In the meantime, the minority PQ government will be lucky to survive 18 months.
Holding the PQ together
In conceding defeat Tuesday night, both Charest and Legault pledged to work with the new PQ government.
But even if the opposition parties prop up the shaky minority in order to regroup and give voters a break from the polls, Marois’ biggest challenge may be holding her own party together.
Seconds before her acceptance speech was suddenly aborted, Marois told her party faithful: "We want a country, and we will have it."
The comment was clearly directed at the PQ’s hard-core sovereigntists, many of whom walked out on her and the party before the election because she was not sufficiently rabid about breaking up the country.
Marois has to fear that her failure to win a majority, and the resulting demise of any referendum plans in the foreseeable future, will send even more PQ stalwarts running for the exits.
All of which likely brought at least a modest sigh of relief in the offices of Prime Minister Stephen Harper.
It could have been worse.
A majority PQ win could have been game-changing to federal-provincial relations; a minority is at least relatively temporary and far less menacing.
That is not to say it will be federal-provincial business as usual.
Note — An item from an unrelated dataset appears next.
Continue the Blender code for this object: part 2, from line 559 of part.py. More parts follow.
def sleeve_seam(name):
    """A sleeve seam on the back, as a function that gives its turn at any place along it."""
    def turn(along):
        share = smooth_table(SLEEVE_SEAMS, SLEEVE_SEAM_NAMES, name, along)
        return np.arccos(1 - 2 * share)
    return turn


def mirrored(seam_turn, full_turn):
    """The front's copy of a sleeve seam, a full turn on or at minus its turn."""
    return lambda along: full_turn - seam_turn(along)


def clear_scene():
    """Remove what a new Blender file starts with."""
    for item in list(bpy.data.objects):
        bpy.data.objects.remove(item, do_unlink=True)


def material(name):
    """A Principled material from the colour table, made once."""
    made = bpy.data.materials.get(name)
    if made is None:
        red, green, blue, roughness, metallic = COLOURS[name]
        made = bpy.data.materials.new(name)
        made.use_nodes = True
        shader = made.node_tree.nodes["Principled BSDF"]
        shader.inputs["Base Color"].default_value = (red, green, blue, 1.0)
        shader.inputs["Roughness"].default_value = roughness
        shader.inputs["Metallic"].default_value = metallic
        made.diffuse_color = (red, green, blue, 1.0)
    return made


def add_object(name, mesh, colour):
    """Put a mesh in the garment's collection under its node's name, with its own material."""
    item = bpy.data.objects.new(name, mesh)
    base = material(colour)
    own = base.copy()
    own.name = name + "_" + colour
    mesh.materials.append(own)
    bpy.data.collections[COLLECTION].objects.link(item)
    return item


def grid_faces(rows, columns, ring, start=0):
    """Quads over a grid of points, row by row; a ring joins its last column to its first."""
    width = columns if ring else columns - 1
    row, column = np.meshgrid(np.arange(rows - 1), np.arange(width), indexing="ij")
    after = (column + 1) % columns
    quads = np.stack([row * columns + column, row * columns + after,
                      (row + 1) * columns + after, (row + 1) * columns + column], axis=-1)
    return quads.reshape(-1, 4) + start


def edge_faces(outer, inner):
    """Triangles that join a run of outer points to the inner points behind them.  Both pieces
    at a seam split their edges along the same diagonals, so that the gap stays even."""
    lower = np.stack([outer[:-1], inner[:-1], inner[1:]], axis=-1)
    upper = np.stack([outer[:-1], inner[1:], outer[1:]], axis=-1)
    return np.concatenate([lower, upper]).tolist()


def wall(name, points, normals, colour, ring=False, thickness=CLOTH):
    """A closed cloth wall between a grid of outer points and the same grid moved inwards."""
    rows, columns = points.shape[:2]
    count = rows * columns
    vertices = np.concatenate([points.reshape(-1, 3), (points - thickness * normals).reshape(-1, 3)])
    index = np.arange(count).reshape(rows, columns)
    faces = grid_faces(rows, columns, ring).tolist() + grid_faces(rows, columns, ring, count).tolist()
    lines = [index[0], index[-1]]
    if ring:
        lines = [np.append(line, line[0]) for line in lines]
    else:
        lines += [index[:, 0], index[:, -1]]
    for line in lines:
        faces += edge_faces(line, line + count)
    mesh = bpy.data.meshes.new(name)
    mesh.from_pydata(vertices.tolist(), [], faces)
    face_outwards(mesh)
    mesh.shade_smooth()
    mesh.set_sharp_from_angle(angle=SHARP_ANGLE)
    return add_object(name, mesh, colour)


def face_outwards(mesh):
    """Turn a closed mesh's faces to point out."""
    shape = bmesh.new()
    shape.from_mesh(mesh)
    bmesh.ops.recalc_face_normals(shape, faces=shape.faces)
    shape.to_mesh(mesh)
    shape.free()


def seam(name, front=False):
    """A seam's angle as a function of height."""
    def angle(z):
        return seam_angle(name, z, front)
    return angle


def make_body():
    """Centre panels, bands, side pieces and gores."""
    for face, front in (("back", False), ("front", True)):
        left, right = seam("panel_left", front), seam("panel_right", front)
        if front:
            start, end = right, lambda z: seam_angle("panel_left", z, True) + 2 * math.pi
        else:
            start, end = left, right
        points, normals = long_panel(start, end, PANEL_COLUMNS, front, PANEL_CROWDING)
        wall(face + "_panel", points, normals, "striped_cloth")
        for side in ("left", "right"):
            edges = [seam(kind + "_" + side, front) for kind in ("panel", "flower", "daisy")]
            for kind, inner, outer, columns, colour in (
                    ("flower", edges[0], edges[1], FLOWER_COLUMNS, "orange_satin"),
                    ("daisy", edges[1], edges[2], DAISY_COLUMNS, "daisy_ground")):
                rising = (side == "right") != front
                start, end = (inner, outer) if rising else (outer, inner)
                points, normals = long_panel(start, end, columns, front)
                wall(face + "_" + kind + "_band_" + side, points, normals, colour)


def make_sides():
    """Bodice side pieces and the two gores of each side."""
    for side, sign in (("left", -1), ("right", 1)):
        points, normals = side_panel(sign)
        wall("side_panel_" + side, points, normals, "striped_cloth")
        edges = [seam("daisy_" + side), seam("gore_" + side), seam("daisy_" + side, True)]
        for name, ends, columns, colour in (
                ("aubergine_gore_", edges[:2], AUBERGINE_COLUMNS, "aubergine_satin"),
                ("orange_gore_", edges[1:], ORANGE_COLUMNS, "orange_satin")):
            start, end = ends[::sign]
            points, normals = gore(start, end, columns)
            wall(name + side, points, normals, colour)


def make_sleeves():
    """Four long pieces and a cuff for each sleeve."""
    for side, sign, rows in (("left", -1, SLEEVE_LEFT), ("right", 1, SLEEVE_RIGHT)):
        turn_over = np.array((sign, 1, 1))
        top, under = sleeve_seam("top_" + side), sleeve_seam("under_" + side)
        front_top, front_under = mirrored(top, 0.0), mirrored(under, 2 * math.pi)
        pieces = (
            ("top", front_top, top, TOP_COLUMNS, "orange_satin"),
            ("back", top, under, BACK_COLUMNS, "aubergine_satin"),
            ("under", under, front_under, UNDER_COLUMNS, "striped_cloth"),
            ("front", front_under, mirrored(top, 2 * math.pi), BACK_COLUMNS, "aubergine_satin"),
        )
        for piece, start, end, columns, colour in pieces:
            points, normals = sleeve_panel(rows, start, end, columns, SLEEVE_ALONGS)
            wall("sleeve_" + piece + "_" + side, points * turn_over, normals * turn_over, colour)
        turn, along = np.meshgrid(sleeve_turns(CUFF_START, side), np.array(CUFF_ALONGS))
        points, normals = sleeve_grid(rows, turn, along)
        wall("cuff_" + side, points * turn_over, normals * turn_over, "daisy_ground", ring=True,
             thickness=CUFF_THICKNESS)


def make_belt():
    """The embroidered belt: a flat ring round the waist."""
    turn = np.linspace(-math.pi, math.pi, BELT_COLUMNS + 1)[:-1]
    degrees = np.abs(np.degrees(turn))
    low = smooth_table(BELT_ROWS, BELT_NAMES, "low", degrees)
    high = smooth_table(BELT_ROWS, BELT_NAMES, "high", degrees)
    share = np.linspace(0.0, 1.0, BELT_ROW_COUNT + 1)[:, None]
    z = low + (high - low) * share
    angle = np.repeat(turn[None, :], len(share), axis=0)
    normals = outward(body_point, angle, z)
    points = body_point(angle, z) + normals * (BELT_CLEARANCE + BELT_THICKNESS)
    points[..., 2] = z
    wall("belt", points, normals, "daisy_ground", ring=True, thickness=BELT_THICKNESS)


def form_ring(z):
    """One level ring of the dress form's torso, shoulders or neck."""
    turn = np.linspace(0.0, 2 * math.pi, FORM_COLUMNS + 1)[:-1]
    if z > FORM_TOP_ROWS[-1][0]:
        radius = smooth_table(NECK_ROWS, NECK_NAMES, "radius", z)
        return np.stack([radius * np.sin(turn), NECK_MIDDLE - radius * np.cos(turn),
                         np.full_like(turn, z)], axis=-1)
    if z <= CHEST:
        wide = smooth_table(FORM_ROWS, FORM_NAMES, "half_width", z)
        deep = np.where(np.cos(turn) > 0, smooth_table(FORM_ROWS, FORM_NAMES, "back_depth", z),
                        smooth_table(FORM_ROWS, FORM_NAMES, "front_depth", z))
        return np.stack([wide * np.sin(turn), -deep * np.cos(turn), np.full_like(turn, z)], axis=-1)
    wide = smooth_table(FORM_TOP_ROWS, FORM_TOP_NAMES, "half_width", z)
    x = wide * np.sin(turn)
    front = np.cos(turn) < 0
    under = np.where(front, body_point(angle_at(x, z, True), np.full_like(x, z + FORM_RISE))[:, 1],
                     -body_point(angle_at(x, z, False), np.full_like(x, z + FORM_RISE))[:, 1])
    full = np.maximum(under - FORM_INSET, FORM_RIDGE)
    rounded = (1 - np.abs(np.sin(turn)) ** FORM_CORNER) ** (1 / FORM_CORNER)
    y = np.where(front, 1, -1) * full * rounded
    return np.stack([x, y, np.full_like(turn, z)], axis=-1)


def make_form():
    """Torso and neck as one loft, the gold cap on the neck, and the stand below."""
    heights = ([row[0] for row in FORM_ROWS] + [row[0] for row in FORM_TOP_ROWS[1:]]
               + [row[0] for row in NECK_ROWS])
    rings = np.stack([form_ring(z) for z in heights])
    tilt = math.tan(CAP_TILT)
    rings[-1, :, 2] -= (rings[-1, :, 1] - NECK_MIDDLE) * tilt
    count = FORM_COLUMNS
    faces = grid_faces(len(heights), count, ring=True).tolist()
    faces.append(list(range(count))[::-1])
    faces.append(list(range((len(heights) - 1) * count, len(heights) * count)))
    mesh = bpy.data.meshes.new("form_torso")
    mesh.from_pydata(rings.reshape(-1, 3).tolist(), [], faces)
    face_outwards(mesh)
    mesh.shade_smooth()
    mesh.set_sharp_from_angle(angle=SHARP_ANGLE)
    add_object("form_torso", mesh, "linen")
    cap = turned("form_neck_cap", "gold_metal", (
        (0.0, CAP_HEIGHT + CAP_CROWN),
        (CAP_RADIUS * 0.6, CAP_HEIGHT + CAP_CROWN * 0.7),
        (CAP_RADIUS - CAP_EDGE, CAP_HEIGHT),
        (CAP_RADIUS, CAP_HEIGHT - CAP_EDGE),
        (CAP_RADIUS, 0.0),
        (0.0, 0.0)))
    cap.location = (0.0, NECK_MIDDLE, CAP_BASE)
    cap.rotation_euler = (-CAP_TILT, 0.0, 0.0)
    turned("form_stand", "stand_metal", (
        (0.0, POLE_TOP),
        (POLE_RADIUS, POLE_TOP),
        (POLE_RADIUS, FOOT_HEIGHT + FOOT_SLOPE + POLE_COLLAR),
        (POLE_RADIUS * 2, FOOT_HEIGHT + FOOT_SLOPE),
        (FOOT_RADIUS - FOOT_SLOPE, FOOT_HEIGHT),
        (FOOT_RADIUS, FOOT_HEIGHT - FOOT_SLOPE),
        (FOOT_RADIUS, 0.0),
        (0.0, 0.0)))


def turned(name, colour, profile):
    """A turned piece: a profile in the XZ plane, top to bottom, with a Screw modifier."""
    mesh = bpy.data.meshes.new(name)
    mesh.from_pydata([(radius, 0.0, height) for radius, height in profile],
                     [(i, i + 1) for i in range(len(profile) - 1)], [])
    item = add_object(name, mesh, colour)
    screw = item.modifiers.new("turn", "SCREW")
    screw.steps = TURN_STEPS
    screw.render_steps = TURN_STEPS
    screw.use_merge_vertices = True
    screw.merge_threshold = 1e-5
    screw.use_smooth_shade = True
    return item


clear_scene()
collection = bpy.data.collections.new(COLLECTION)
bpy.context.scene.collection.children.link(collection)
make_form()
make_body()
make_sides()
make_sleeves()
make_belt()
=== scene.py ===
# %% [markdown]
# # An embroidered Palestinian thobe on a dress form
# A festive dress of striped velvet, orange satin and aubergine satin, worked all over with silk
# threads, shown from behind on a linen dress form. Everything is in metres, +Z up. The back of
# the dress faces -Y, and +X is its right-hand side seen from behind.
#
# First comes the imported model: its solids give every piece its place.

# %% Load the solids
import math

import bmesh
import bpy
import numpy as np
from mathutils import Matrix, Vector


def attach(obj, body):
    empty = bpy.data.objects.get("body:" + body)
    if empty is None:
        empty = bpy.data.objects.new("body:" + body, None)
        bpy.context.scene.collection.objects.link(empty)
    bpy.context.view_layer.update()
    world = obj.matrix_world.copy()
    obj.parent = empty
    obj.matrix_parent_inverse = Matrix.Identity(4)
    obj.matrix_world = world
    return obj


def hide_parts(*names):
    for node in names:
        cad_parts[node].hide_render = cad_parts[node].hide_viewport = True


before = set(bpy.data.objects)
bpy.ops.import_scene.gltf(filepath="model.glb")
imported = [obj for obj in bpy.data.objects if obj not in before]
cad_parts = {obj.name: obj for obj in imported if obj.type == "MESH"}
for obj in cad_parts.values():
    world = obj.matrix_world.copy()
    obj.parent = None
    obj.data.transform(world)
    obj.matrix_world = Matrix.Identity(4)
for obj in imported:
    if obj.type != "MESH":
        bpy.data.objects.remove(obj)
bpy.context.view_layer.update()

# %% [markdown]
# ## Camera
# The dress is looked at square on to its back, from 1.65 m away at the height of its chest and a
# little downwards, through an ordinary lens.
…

Far from it.
As Harper knows well from years of experience, minority government means being in constant campaign mode.
New lens of a PQ Quebec
And for Marois and the PQ that means demonizing the federal government at every opportunity between now and the next Quebec election.
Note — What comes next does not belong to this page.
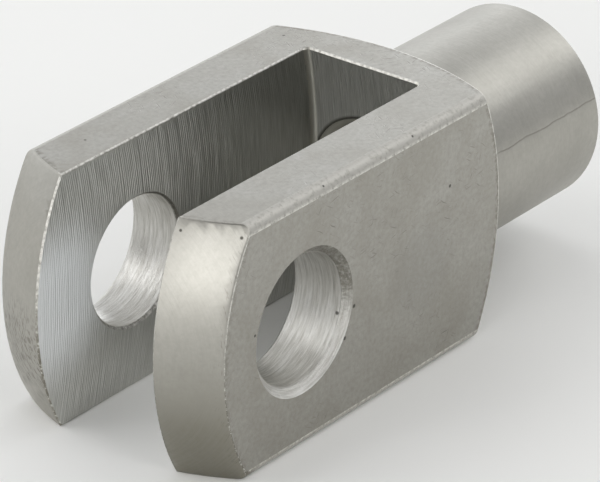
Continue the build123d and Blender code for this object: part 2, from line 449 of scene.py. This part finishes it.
# Its front is painted brighter on both walls: a painted highlight, where the fork's open end shines in them.
mirrored = add(tree, "ShaderNodeVectorMath", {"operation": "ABSOLUTE"}, {0: mm})
from_painted_highlight = add(tree, "ShaderNodeVectorMath", {"operation": "SUBTRACT"}, {0: mirrored, 1: (9.0, 5.2, 0.0)})
from_painted_highlight = add(tree, "ShaderNodeVectorMath", {"operation": "LENGTH"}, {0: from_painted_highlight}, 1)
painted_highlight_reach = {0: from_painted_highlight, 1: 8.0, 2: 2.5}
painted_front_highlight = add(tree, "ShaderNodeMapRange", {"interpolation_type": "SMOOTHSTEP"}, painted_highlight_reach)
before = add(tree, "ShaderNodeMath", {"operation": "LESS_THAN"}, {0: axes["X"], 1: 0.0})
painted_front_highlight = add(tree, "ShaderNodeMath", {"operation": "MULTIPLY"}, {0: painted_front_highlight, 1: before})
cut_metal = marked(tree, cut_metal, painted_front_highlight, "#F2F4F5", 1.0)
# A dark ring is painted round the tapped hole's mouth in the slot's floor: painted shade at the hole's rim.
from_rod = distance_off(tree, mm, (0, 1, 1))
painted_mouth_shade = add(tree, "ShaderNodeMapRange", {}, {0: from_rod, 1: 5.4, 2: 5.2})
on_floor = add(tree, "ShaderNodeMath", {"operation": "GREATER_THAN"}, {0: axes["X"], 1: 20.6})
painted_mouth_shade = add(tree, "ShaderNodeMath", {"operation": "MULTIPLY"}, {0: painted_mouth_shade, 1: on_floor})
cut_metal = marked(tree, cut_metal, painted_mouth_shade, "#55534C", 0.9)
tree.links.new(cut_metal, shader.inputs["Base Color"])
sheen = add(tree, "ShaderNodeMapRange", {}, {0: painted_front_highlight, 3: 0.32, 4: 0.54})
tree.links.new(sheen, shader.inputs["Roughness"])
# The ridges stand 0.2 mm apart. Each rises slowly and falls off at once.
ridges_per_mm = 4.8
drift = add(tree, "ShaderNodeTexNoise", {}, {"Vector": arc_place, "Scale": 0.9, "Detail": 2.0})
drift = add(tree, "ShaderNodeMath", {"operation": "MULTIPLY"}, {0: drift, 1: 2.0})
spaced = {0: fed, 1: ridges_per_mm, 2: drift}
ridges = add(tree, "ShaderNodeMath", {"operation": "MULTIPLY_ADD"}, spaced)
ridges = add(tree, "ShaderNodeMath", {"operation": "FRACT"}, {0: ridges})
ridges = add(tree, "ShaderNodeMapRange", {}, {0: ridges, 1: 0.4, 2: 1.0})
ridges = add(tree, "ShaderNodeMath", {"operation": "MULTIPLY_ADD"}, {0: ridges, 1: 0.8, 2: arcs})
relief(tree, shader, ridges, 0.07)

# The pin's bore is drilled and reamed: bright, with rings about the pin's axis. Its
# countersinks are chattered, and burrs are left in a dark speckled line at the slot.
tree, shader, mm = steel("drilled_and_reamed", "#D0D0CD", 0.34, 0.7)
along_pin = add(tree, "ShaderNodeCombineXYZ", {}, {"Y": 1.0})
tree.links.new(along_pin, shader.inputs["Tangent"])
axes = add(tree, "ShaderNodeSeparateXYZ", {}, {"Vector": mm}).node.outputs
from_pin = distance_off(tree, mm, (1, 0, 1))
outwards = add(tree, "ShaderNodeMath", {"operation": "ABSOLUTE"}, {0: axes["Y"]})
fed = add(tree, "ShaderNodeMath", {"operation": "ADD"}, {0: outwards, 1: from_pin})
round_pin = add(tree, "ShaderNodeMath", {"operation": "ARCTAN2"}, {0: axes["Z"], 1: axes["X"]})
round_pin = add(tree, "ShaderNodeMath", {"operation": "MULTIPLY"}, {0: round_pin, 1: 0.5})
ring_place = add(tree, "ShaderNodeCombineXYZ", {}, {"X": fed, "Y": round_pin, "Z": axes["Y"]})
ring_sizes = {"Vector": ring_place, "Scale": 4.5, "Detail": 4.0, "Roughness": 0.65}
rings = add(tree, "ShaderNodeTexNoise", {}, ring_sizes)
ringed = add(tree, "ShaderNodeMapRange", {}, {0: rings, 1: 0.35, 2: 0.65})
bright = marked(tree, linear("#DCDBD7"), ringed, "#B9B7B1", 1.0)
in_sink = add(tree, "ShaderNodeMapRange", {}, {0: from_pin, 1: 5.02, 2: 5.06})
chatter_sizes = {"Vector": mm, "Scale": 3.2, "Detail": 4.0, "Roughness": 0.65}
chatter = add(tree, "ShaderNodeTexNoise", {}, chatter_sizes)
chattered = add(tree, "ShaderNodeMath", {"operation": "MULTIPLY"}, {0: in_sink, 1: chatter})
# The upper half of each countersink is painted dark, broken up by the chatter: painted shade.
torn = add(tree, "ShaderNodeMapRange", {}, {0: chatter, 1: 0.7, 2: 0.45, 3: 0.4, 4: 1.0})
torn = add(tree, "ShaderNodeMath", {"operation": "MULTIPLY"}, {0: torn, 1: in_sink})
upper_half_shade = add(tree, "ShaderNodeMapRange", {}, {0: axes["Z"], 1: -2.0, 2: 1.0})
torn = add(tree, "ShaderNodeMath", {"operation": "MULTIPLY"}, {0: torn, 1: upper_half_shade})
bright = marked(tree, bright, torn, "#807D74", 0.9)
by_slot = add(tree, "ShaderNodeMapRange", {}, {0: outwards, 1: 5.42, 2: 5.32})
burrs = add(tree, "ShaderNodeMapRange", {}, {0: chatter, 1: 0.35, 2: 0.6})
burrs = add(tree, "ShaderNodeMath", {"operation": "MULTIPLY"}, {0: burrs, 1: by_slot})
bright = marked(tree, bright, burrs, "#55534C", 0.7)
bright = pitted(tree, bright, mm, [((4.8, -9.27, -1.42), 0.18)])
tree.links.new(bright, shader.inputs["Base Color"])
cut_height = add(tree, "ShaderNodeMath", {"operation": "MULTIPLY_ADD"}, {0: chattered, 1: 2.0, 2: rings})
relief(tree, shader, cut_height, 0.07)

# The thread's flanks and the slot's two round corners are rubbed smooth by the tools that
# cut them: a tap and the disc's edge. They are plain and soft in their shine.
tree, shader, mm = steel("burnished_by_the_tool", "#CBC9C0", 0.38, 0.0)
torn = add(tree, "ShaderNodeTexNoise", {}, {"Vector": mm, "Scale": 3.0, "Detail": 3.0})
relief(tree, shader, torn, 0.01)

# The floor is a sheet of pale, matt card, which the clevis rests on. It is so large that
# its rim is out of view.
floor_side = 3.0
card = bmesh.new()
bmesh.ops.create_grid(card, x_segments=1, y_segments=1, size=floor_side / 2)
bmesh.ops.translate(card, verts=card.verts, vec=(0, 0, fork_low[2]))
floor = bpy.data.objects.new("floor", bpy.data.meshes.new("floor"))
card.to_mesh(floor.data)
card.free()
bpy.context.scene.collection.objects.link(floor)
paper = bpy.data.materials.new("white_card")
paper.use_nodes = True
sheet = paper.node_tree.nodes["Principled BSDF"]
sheet.inputs["Base Color"].default_value = linear("#F2F2F0")
sheet.inputs["Roughness"].default_value = 0.9
sheet.inputs["Specular IOR Level"].default_value = 0.2
floor.data.materials.append(paper)

# The studio is a dim room with soft round lights that fade at their rims. A strong one
# stands low before the fork and a small strong one over the near side. The others stand
# behind the neck and the far ear, or hang higher up. Together they light the floor plainly.
room_light = 0.12
world = bpy.data.worlds.new("studio")
bpy.context.scene.world = world
world.use_nodes = True
studio = world.node_tree
direction = add(studio, "ShaderNodeTexCoord", {}, {}, "Generated")
light = add(studio, "ShaderNodeCombineXYZ", {}, {"X": room_light, "Y": room_light, "Z": room_light})
for azimuth, elevation, core, rim, strength, colour in (
    (195, 12, 9, 30, 3.1, "#FFFFFF"),
    (15, 10, 9, 30, 1.75, "#FAFCFF"),
    (0, 0, 14, 45, 1.5, "#FAFCFF"),
    (75, 0, 18, 60, 1.25, "#FAFCFF"),
    (60, 65, 9, 30, 0.85, "#FFFFFF"),
    (135, 40, 9, 30, 2.1, "#FFFFFF"),
    (257, 33, 4, 18, 3.3, "#FFFFFF"),
    (300, 50, 9, 30, 1.0, "#FFFFFF"),
    (342, 42, 6, 22, 1.2, "#FFFFFF"),
    (285, 0, 9, 30, 0.8, "#FFFFFF"),
):
    level_reach = math.cos(math.radians(elevation))
    towards = (
        level_reach * math.cos(math.radians(azimuth)),
        level_reach * math.sin(math.radians(azimuth)),
        math.sin(math.radians(elevation)),
    )
    along = add(studio, "ShaderNodeVectorMath", {"operation": "DOT_PRODUCT"}, {0: direction, 1: towards}, 1)
    fade = {0: along, 1: math.cos(math.radians(rim)), 2: math.cos(math.radians(core))}
    patch = add(studio, "ShaderNodeMapRange", {"interpolation_type": "SMOOTHSTEP"}, fade)
    tint = [strength * channel for channel in linear(colour)[:3]]
    light = add(studio, "ShaderNodeVectorMath", {"operation": "MULTIPLY_ADD"}, {0: patch, 1: tint, 2: light})
studio.links.new(light, studio.nodes["Background"].inputs["Color"])

# The camera stands where the photograph's stood: off the near corner of the fork's front
# and above it, with a long lens, so that the bar's edges run nearly parallel.
view_azimuth = math.radians(-53.51)
view_elevation = math.radians(26.33)
view_roll = math.radians(1.29)
view_distance = 355.9 * MM
view_centre = Vector((12.0, 0, 0)) * MM
view_offset = Vector((0.392, -1.229, 0)) * MM
focal_length = 292.0

back = Vector((
    math.sin(view_azimuth) * math.cos(view_elevation),
    -math.cos(view_azimuth) * math.cos(view_elevation),
    math.sin(view_elevation),
))
turn = (-back).to_track_quat("-Z", "Y").to_matrix() @ Matrix.Rotation(view_roll, 3, "Z")
stand = view_centre + back * view_distance + turn @ view_offset
camera = bpy.data.objects.new("camera", bpy.data.cameras.new("camera"))
camera.data.lens = focal_length
camera.data.sensor_width = 36
camera.data.sensor_fit = "HORIZONTAL"
camera.data.clip_start = 0.01
camera.data.clip_end = 20
camera.matrix_world = Matrix.Translation(stand) @ turn.to_4x4()
bpy.context.scene.collection.objects.link(camera)
bpy.context.scene.camera = camera
bpy.context.scene.view_settings.view_transform = "Standard"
Harper’s strategists are fully expecting Marois to come to Ottawa with one hand out for more Canadian tax dollars and greater provincial powers, while the other hand carries a sharp stick in search of federalist eyes to poke, hoping to provoke a fight that plays well with the sovereigntist base back home.
In short, Marois’ goal will be to put all kinds of demands on the feds, and get them to say, no, as frequently and ferociously as possible.
In response, everything the Harper government does — every appointment, every new piece of legislation, every major federal contract and corporate handout — will have to be viewed through a new lens of a PQ Quebec.
With a referendum off the table for now, the federal Conservatives will be anxious to avoid anything that could strengthen the PQ’s hand in the next provincial election.
But don’t expect a lot of fireworks from Ottawa.
Harper’s response to Tuesday’s vote was measured and respectful of the mandate Quebecers have given Marois.
In a prepared statement, he congratulated Marois for her win.
But Harper also underscored the importance of staying focused on prudent economic management through this period of international fiscal turmoil. "We do not believe that Quebecers wish to revisit the old constitutional battles of the past."
NDP facing a sticky situation
Insiders say the Prime Minister’s Office will maintain particularly strict control over what Conservative MPs say about Quebec in the months to come.
They say Conservative ministers will be careful to avoid talking about possible doomsday scenarios, even in the likely event that the uncertainty surrounding a minority PQ government causes some degree of investment chill in Quebec.
One way or another, life just got more difficult for the Harper government.
Life is also about to get politically sticky for New Democratic Party Leader Tom Mulcair.
More than half of the NDP seats in Parliament are occupied by MPs from Quebec, elected in large measure by a surprise shift of votes to the party from the federal separatist Bloc Québécois.
If Mulcair now tries to play federalism’s Captain Canada and takes on the PQ, he risks losing huge swaths of his party’s support in Quebec.
If he makes nice with Marois and the separatists, he would most certainly face a backlash in the rest of the country.
One thing is certain in the aftermath of yesterday’s ballot count in Quebec.
In the likely event that Jean Charest is taking his final bow after 28 years in federal and provincial politics, the Canadian federation is losing one of its most able and devoted defenders.